"La diminuzione del valore aggiunto nell'industria contribuirà negativamente alla dinamica del Pil italiano, previsto arretrare del 3,5% nel primo trimestre e del 6,5% nel secondo": lo rileva il Centro Studi Confindustria nell'indagine rapida sulla produzione industriale, aggiungendo che la recessione sarà profonda.
"Le misure di contenimento e contrasto introdotte per limitare la diffusione del Covid-19, - si legge - hanno determinato un doppio shock negativo: dal lato della domanda, con il rinvio delle decisioni di spesa dei consumatori, la chiusura di numerose attività commerciali (nei settori della ristorazione, alloggi, trasporti, attività culturali e di intrattenimento) e l'azzeramento dei flussi turistici; dal lato dell'offerta, con il blocco di numerose attività produttive, sia per decreto sia per consentire la sanificazione dei luoghi di lavoro delle imprese funzionanti. Questa combinazione di fattori ha realizzato lo scenario peggiore possibile, facendo avvitare l'economia italiana in una recessione che sarà profonda e la cui durata dipenderà dai tempi di uscita dall'emergenza".
A marzo, aggiunge il Csc, la situazione e' rapidamente peggiorata, in linea con l'aumento dei contagi. Con Dpcm eèstata decisa la chiusura del 57% delle attività industriali a partire dal 23 marzo (48% della produzione); il restante 43% di imprese ha continuato a lavorare a un ritmo molto ridotto, con poche eccezioni (alimentari e farmaceutico), a causa della più bassa domanda, delle difficoltà della logistica e del parziale blocco delle attività nei principali partner commerciali dove, con ritardo rispetto all'Italia, sono state introdotte misure di contrasto al Covid-19. Ciò si è tradotto in cancellazioni di ordini e blocco ulteriore delle filiere internazionali.
L'impatto del Covid-19 si è abbattuto sul sistema produttivo italiano e internazionale "in maniera improvvisa, con una forza distruttiva e in maniera diffusa" scrive il Centro Studi. "In Italia la caduta dell'attività stimata per marzo (-16,6%), se confermata dall'Istat, rappresenterebbe il più ampio calo mensile da quando sono disponibili le serie storiche di produzione industriale (1960) e porterebbe i livelli su quelli di marzo 1978".

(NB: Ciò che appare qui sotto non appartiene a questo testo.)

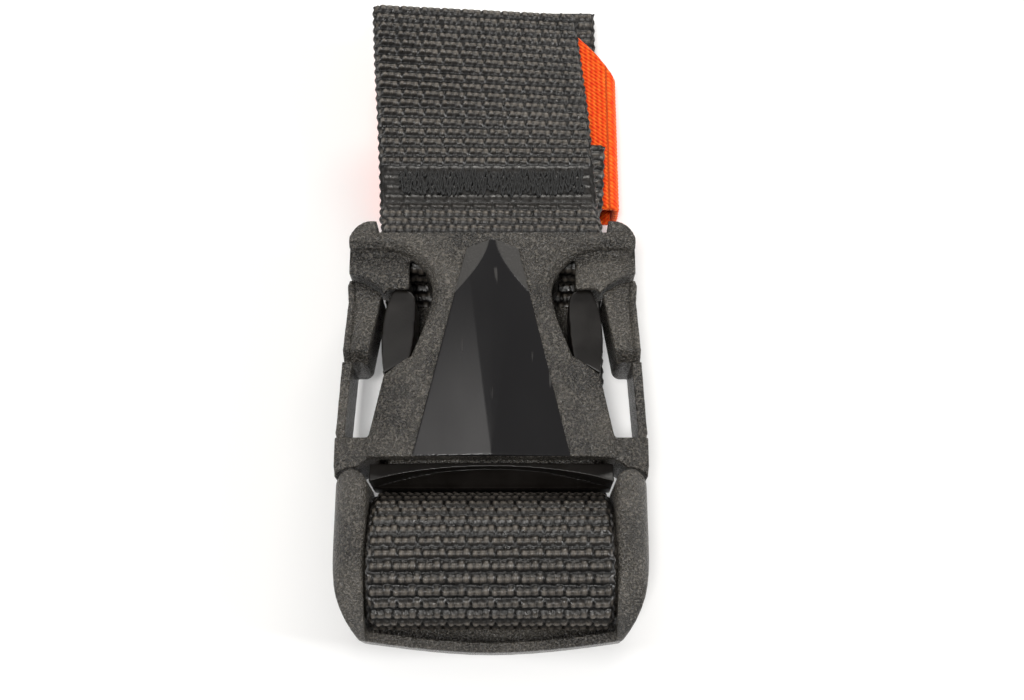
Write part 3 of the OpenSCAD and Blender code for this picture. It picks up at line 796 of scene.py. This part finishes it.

I dati qualitativi disponibili confermano uno scenario estremamente negativo, prosegue il Csc, nonostante le indagini siano state chiuse prima del lockdown del 23 marzo: il pmi manifatturiero è sceso sui valori più bassi da undici anni (a 40,3, da 48,7 di febbraio), con produzione ai minimi storici (27,8) e nuovi ordini sui livelli della primavera 2009 (31,1); anche la fiducia Istat delle imprese manifatturiere è scesa rapidamente in marzo (89,5 minimo dal 2013), con giudizi su ordini in forte peggioramento e scorte in accumulo (per una caduta della domanda piu' forte di quanto atteso). Le prospettive per i prossimi mesi sono dunque più negative di quanto osservato nel primo trimestre: la variazione acquisita nel secondo è di -12,5% e la caduta dell'attività potrebbe raggiungere almeno il 15%.
"La riapertura" delle attività nel Paese "avverrà gradualmente, mentre la domanda domestica in alcuni settori sarà ancora molto debole ed il contributo di quella estera peggiorerà in linea con l'allargamento del contagio nel resto del mondo. Occorre - suggerisce il Csc - evitare ritardi nell'implementazione delle misure di sostegno alle imprese ed ai lavoratori per non aggravare le già drammatiche prospettive".